Quoting Hannah Devlin, the Science Editor of the Times; she claims that nearly half of women say that they feel guilty about eating carbohydrates, despite their essential role in a healthy diet.
A survey of 3,000 people found that women were twice as likely as men to suffer from ‘carb guilt’, even though they were more likely to be a healthy weight. Nearly everyone I treat for an eating disorder considers carbs to be poison. But is this making us thinner? Nowadays about 65 % of men and 58 % of women in Britain are overweight or obese, compared with 58 %and 49 % respectively in 1993.
Holidays like Christmas are becoming increasingly indulgent with the average person having about 6,000 kcal on Christmas day and an extra 500 kcals daily during the festive period, according to the British Dietetic Association. I’m not sure whether this includes alcohol which is consumed in enormous quantities during the holidays. Whatever, it leads to an average weight gain of about 5lb by the beginning of the new year.
My niece who lives usually in the USA has visited London this January and expressed alarm at the number of dieting programmes she has seen on TV and in the papers. She says that there is nothing like it back home. A big part of this includes a recommendation to banish carbs from our diet as an effective way to lose weight quickly, despite clinicians saying that this can be harmful.
Jane Ogden, a professor in health psychology at the University of Surrey who is involved in this research said that people are irrationally demonising carbohydrates. “If they realise that carbohydrates have an essential part in their diets, not only for energy but also for building long-term sustainable healthy habits, then carbohydrates can resume their place as a central part of how they eat”, she said.

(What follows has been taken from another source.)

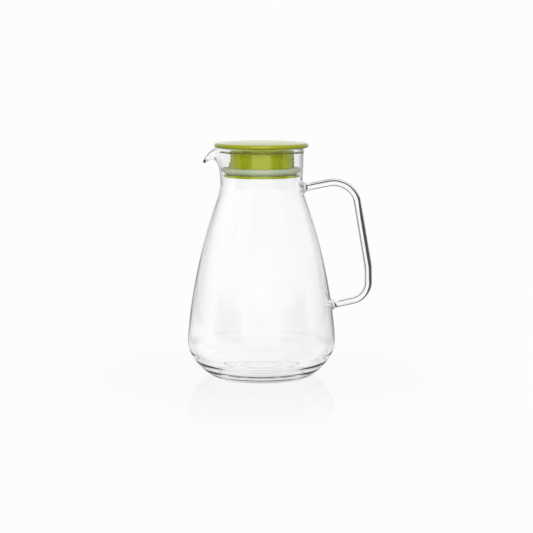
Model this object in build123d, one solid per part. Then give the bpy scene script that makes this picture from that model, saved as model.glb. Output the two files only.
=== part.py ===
# Two-litre glass jug with a pulled spout, a glass rod handle and a push-in plastic lid.
# Millimetres, +Z up.  The origin is the centre of the foot ring, the spout points to -X
# and the handle to +X.

from math import cos, pi, radians, sin
import os

from build123d import *

# Vessel, outside.  The foot ring stands on the surface, and each height adds to the one below.
foot_radius = 49.3
foot_run_out = 4.4
foot_ring_width = 5.0
belly_radius = 75.85
belly_height = 35.0
belly_drop = 18.6
belly_rise = 12.0
taper_height = 147.8
taper_angle = 19.6
taper_run = 75.0
shoulder_radius = 45.1
shoulder_rise = 15.2
neck_bend = 5.0
neck_radius = 42.1
neck_length = 35.5
rim_radius = 43.45
rim_flare = 2.6

shoulder_height = belly_height + taper_height
neck_height = shoulder_height + shoulder_rise
rim_height = neck_height + neck_length

# Glass thickness, and the raised middle of the base.
wall = 2.4
base_thickness = 3.2
base_recess = 0.6
inner_floor_radius = 46.6
punt_radius = 25.0
punt_blend = 5.0
punt_rise = 2.0

# Spout, pulled out of the rim.  The beak's lip lies below the rim and points down.
spout_half_angle = 34.0
spout_reach = 14.05
spout_fall = 15.2
spout_droop = 33.0
spout_fall_power = 2.4
spout_sections = 13
seam_tolerance = 0.01
neck_handle = 6.0
spout_root_handle = 22.0
spout_lip_handle = 12.5
lip_outer_gain = 0.42

# Handle, one bent glass rod whose two ends are melted on to the vessel.
rod_radius = 4.0
handle_top_rise = 10.0
handle_arm_reach = 51.3
handle_arm_rise = 10.1
handle_grip_reach = 67.1
handle_grip_length = 90.9
handle_foot_rise = 37.0
handle_heel_rise = 8.4
handle_heel_reach = 67.4
handle_bend_radii = [25.2, 60.0, 19.8]
weld_radius = 6.0
weld_length = 7.5
weld_toe = 1.25
weld_step = 0.5
weld_run = 3.75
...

Most people are unaware of how much carbohydrate they should be eating . The recommended daily allowance is 250g – around half of a person’s daily calories – but when asked what that might amount to in food, most people significantly underestimated it. A correct balance would be a bowl of breakfast cereal, two slices of bread, one plate of pasta and three oatcakes. That is what we could and should be eating. Basically, that is what I eat.
A recent Horizon investigation into the effects of a fat versus carbohydrate diet shows that you can live very well on carbohydrates, regulate your insulin very well – despite claims to the contrary – and also lose weight.
But that’s not what people think. We have been taught from the 1950s onwards to fear the humble carb. Of those questioned, 1 in 10 women said they felt guilty all the time about the amount of carbohydrates they ate and about a quarter said they would avoid them in the week to allow themselves to indulge at the weekend.
Instead of trying to cut out carbohydrate, Professor Ogden – and me too – say that the focus should be on mostly avoiding food with a lot of added sugar, and trying to include foods with healthy complex carbohydrates, such as whole grains, beans, fruits and vegetables. I say mostly because one piece of cake won’t hurt you now and then.
A diet low in carbs can make people feel permanently hungry, which can lead to snacking and grazing on foods full of fat and simple sugars. People feel that they are denying themselves the foods they really want to eat and , in the end, most people end up over-eating the very foods they are trying to avoid.
This, in turn, results in feelings of guilt and the need to deprive oneself again. Ultimately, it becomes an unhealthy, vicious cycle”.
So, we are afraid of fat and we are afraid of carbs. Neither it appears will hurt you. It is only when they are stuck together in processed foods that they seem to do us harm. And booze, that’s another matter for another blog. So go and enjoy your toast.